Jack Ruby / Leads Not Followed
In my newest work, Tipping Point, I spend a good bit of time digging into Jack Ruby’s background and examining his most likely role(s) in the Dallas conspiracy. The plural form of “roles” is intentional given that his involvement changed dramatically during the afternoon of the assassination.
The good news is that we now know far more about his associations, connections, involvement in Cuban affairs and the manner in which he would have been brought into the conspiracy than the Warren Commission, or the House Select Committee on Assassinations ever exposed. The bad news is that Ruby was one of the most significant leads immediately available to investigation and the primary subject of the Warren Commissions only two field investigators. A recent exchange with fellow researcher Paul Bleau has prompted me to revisit investigators Griffin and Hubert and review what was and was not done in regard to investigating Jack Ruby in early 1964.

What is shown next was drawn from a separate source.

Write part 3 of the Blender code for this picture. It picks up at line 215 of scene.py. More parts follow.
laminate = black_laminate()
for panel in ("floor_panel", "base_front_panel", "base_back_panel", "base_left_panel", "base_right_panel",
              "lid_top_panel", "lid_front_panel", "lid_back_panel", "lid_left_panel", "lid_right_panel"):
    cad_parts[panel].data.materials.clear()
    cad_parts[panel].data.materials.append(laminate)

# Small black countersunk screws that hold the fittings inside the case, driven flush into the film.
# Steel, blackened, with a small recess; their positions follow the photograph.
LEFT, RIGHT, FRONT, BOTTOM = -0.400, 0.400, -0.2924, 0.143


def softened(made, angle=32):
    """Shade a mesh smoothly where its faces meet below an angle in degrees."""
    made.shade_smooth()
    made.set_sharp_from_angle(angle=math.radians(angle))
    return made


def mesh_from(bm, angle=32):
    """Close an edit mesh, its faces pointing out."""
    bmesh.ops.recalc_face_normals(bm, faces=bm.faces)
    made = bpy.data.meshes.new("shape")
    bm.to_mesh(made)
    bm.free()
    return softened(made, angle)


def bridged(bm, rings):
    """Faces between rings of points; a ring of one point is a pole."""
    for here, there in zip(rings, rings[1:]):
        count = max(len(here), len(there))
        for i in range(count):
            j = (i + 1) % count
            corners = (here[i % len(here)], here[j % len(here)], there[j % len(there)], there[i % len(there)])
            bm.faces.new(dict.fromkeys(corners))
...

We do know that primary members of the Warren Commission were themselves concerned by the fact that their work almost entirely rested on the activities of the FBI, and that they were skeptical that Hoover would fully share information with them. Their skepticism was justified, we can now document that the FBI itself destroyed evidence related to Lee Oswald, and in more than one case (as with the investigation of Sylvia Odio) Hoover’s responses to the Commission were totally at odds with the FBI’s own internal investigative reports.

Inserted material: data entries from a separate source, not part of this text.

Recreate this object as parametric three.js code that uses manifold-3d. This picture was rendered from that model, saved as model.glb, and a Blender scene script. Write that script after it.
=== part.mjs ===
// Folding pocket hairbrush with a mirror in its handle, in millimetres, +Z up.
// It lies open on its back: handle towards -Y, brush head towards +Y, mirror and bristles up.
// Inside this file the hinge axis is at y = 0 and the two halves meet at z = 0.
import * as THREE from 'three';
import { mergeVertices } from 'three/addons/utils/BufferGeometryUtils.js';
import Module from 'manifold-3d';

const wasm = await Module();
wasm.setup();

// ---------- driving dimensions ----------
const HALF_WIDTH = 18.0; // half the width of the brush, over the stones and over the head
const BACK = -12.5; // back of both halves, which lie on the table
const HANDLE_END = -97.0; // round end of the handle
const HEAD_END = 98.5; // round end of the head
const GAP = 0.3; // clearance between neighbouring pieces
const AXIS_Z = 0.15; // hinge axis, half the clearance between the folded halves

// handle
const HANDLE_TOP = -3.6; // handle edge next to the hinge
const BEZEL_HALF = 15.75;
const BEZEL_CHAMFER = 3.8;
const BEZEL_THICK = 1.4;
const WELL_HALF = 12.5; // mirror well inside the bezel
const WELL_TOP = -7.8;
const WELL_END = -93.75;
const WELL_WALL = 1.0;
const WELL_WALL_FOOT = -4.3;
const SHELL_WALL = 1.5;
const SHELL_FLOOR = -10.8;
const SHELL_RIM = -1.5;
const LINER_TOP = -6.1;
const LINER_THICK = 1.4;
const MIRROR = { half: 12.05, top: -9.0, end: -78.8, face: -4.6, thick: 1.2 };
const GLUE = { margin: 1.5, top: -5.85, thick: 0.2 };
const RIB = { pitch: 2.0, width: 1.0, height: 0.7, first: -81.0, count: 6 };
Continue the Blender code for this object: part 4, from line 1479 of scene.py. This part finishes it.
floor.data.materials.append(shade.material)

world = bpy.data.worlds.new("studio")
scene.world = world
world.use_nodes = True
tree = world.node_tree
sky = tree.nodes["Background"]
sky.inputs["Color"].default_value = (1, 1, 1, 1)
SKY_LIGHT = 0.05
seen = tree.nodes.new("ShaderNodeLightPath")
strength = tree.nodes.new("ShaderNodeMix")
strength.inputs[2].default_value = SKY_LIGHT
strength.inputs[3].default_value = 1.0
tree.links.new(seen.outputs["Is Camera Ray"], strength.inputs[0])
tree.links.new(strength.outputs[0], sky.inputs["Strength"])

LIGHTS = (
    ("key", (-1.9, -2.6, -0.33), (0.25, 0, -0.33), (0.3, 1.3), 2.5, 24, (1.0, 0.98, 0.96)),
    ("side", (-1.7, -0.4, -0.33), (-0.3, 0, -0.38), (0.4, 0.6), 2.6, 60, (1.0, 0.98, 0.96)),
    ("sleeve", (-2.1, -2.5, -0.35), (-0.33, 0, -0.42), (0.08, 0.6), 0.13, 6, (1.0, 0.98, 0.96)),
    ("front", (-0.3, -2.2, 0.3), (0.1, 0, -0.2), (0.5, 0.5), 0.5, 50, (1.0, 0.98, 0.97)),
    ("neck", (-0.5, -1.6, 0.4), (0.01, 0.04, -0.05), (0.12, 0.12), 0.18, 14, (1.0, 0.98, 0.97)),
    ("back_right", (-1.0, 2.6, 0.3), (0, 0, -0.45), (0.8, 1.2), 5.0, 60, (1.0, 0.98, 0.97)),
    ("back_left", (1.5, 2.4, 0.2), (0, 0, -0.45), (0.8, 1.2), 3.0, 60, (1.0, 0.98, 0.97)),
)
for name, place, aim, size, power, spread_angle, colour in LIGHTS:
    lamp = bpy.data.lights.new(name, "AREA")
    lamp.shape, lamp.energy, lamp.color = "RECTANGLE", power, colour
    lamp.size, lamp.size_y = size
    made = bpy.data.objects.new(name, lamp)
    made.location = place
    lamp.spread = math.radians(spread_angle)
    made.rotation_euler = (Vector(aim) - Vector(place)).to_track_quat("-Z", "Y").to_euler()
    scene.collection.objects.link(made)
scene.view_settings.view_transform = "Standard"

Yet despite the commissioners own concerns, the Commission’s own investigators, Burt Griffin and Leo Hubert, were put into the field for only a limited time and separated from the inquiry well before their work was complete. They were tasked specifically with an inquiry into Jack Ruby and years later an HSCA interview with Griffin provided exceptional detail on how they were brought in, their tasking and generally the conditions under which they operated:
http://www.history-matters.com/archive/jfk/hsca/reportvols/vol11/pdf/HSCA_Vol11_WC_3F1_Griffin.pdf
(Specific citations to the document are noted in page numbers in the following)

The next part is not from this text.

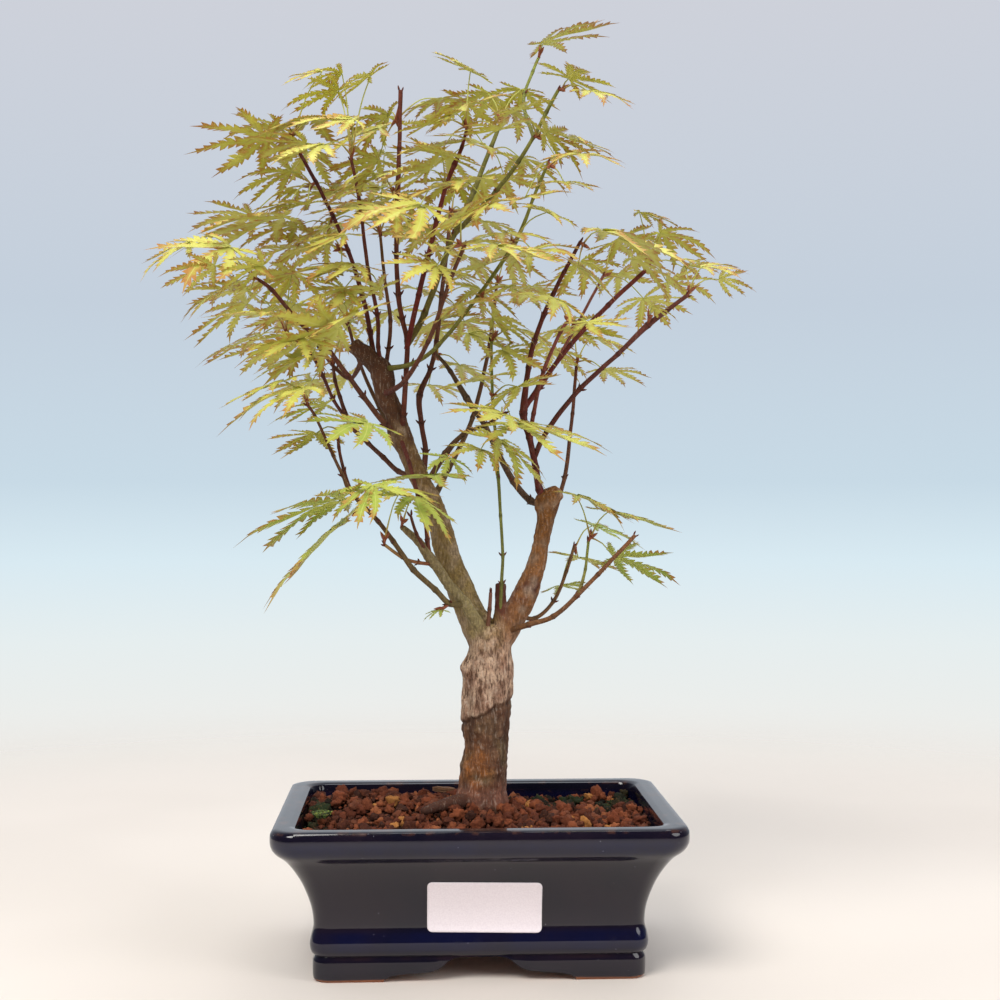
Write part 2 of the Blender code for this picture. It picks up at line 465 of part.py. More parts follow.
GLAZE = material("glaze_navy", (.012, .014, .045), .12, .8)
pot = piece("pot", loft(lifted(WALL + LIP + INSIDE), "pot"), GLAZE)
under = helper("under", loft([(25, -2), (25, FLOOR_UNDER - 1), (26, FLOOR_UNDER)], "under"))
boolean(pot, under, "DIFFERENCE")
boolean(pot, arch("arch_long", ARCH_HALF, RIM_WIDTH, 0), "DIFFERENCE")
boolean(pot, arch("arch_short", ARCH_HALF * .62, RIM_LENGTH, math.pi / 2), "DIFFERENCE")
for side in (-1, 1):
    boolean(pot, drum(f"drain_{side + 1}", DRAIN_RADIUS, 30, (side * DRAIN_X, 0, 15)), "DIFFERENCE")

# ------------------------------------------------------------------ drain grids
GRID = material("grid_black_plastic", (.02, .02, .022), .5)
for side, word in ((-1, "left"), (1, "right")):
    work = bmesh.new()
    bmesh.ops.create_cube(work, size=1)
    bmesh.ops.scale(work, vec=(GRID_SIZE / 1000, GRID_SIZE / 1000, GRID_THICK / 1000), verts=work.verts)
    grid = piece(f"drainage_mesh_{word}", finished(work, "grid"), GRID)
    grid.location = (side * DRAIN_X / 1000, 0, (FLOOR_TOP + .3 + GRID_THICK / 2) / 1000)
    pitch = GRID_SIZE / (GRID_HOLES + .5)
    holes = bmesh.new()
    for i in range(GRID_HOLES):
        for j in range(GRID_HOLES):
            made = bmesh.ops.create_cube(holes, size=1)["verts"]
            bmesh.ops.scale(holes, vec=(pitch * .62 / 1000, pitch * .62 / 1000, .01), verts=made)
            middle = (GRID_HOLES - 1) / 2
            bmesh.ops.translate(holes, vec=((i - middle) * pitch / 1000, (j - middle) * pitch / 1000, 0), verts=made)
    cutter = helper(f"grid_holes_{word}", finished(holes, "holes"))
    cutter.location = grid.location
    boolean(grid, cutter, "DIFFERENCE")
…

Griffin’s testimony makes it clear that after a couple of months work neither he nor Griffin felt that the Commission considered Ruby of anything other than peripheral interest and that their investigation was not proceeding as they would like to have conducted it. Specifically Griffin noted that several of the inquiries they recommended were not conducted, a series of requests were turned down – and that they were specifically advised that they much act “responsibly” or they could “trigger a thermonuclear war” (page 288 of the document linked above).
Interestingly that was not interpreted as a directive to conceal any information which might suggest foreign influence in a conspiracy, but rather in respect to the extreme consequences that anything of that nature had to be handled “very carefully” within the Commission itself. (page 310)
A memorandum generated by them on May 14, 1964 (page 289) – and addressed to J. Lee Rankin – gives us a clear view of the investigation as Griffin and Hubert wanted to pursue it. Among their top priorities (Summary of Evidence Suggesting Further Investigation) were Ruby’s business activities beyond his Night Clubs (which they felt had not been sufficiently detailed), the possibility that some of his more obvious activities seemed to consume much time to little profit and might have actually served as covers for making money though illegal means, and finally that his ongoing interest and connections to Cuba demanded inquiry and clarification. They also felt that while a variety of evidence showing Ruby’s interest in or connections to the John Birch Society had been treated as circumstantial, it had not been satisfactorily explained.
The Griffin/Hubert investigative memo is extremely detailed and specific, pointing out a host of “loose ends” which needed to be addressed in what was known and had been stated about Jack Ruby. It deserves to be read in detail by anyone with an interest in the Kennedy assassination.
In his HSCA interview Griffin related that by May, 1964 there was considerable time pressure to wrap up their work on Ruby and that one intent of the memorandum was to relate how much work needed to be done which had not been up to that point in time. (page 205) Griffin also noted that while the FBI had delved into Ruby’s Night Clubs, it had not pursued the other aspects outlined in their memorandum. Griffin had no recollection that the FBI ever did expand their work on Ruby nor that the two were allowed to complete the bulk of the investigative work they felt still remained to be pursued.
Griffin confirmed that they felt that Ruby’s Cuban connections and Oswald’s “Cuban interests in Dallas” had not been adequately explored – nor had the FBI been given much of a request to explore such connections and it was an area that was never “explored satisfactorily”. (page 205). Even more specifically they believed, based on then available evidence, that Ruby was involved in illegal dealings with the Cuban elements who might have been in contact with Oswald. The existence of those dealings was a matter of “surmise” but the investigation had not focused on that area.
After the review of a number of other areas, most related to Ruby’s gambling and crime contacts, a fascinating exchange occurred in which Griffin was asked whether or not the memorandum might have “scared” some people and responded that it likely did so – and that had not been written for “flimsy reasons” and was intended to get attention. Griffin appears to think that it did get that attention because at that point nothing changed in terms of advancing the investigation of Ruby, rather “the rug was pulled out from under it”. (page 302)
During the interview Griffin, then a Judge, attempted to be very precise in his wording, and relatively restrained. He did however affirm that he himself had not been satisfied with “the adequacy of the investigation of conspiracy”.
Researchers have long discussed other aspects of the two Ruby investigators, including the details of their separation and the fact that they were not brought back for the actual Commission interview and polygraph of Jack Ruby. Yet Griffin’s actual, extended testimony to the HSCA is much less frequently referenced.
If anything that testimony, and their internal WC memorandum, make it quite clear that even in the earliest months after the assassination they were looking in exactly the right places, and were keenly aware of where the inquiry should have gone – the fact that it did was not their fault. We certainly can’t pull together everything they might have learned at that point in time, but I suspect they would be quite interested in what we have learned in regard to their suspicions. And I’m sure they would not be surprised to find Jack Ruby appearing as a significant figure in an actual conspiracy scenario.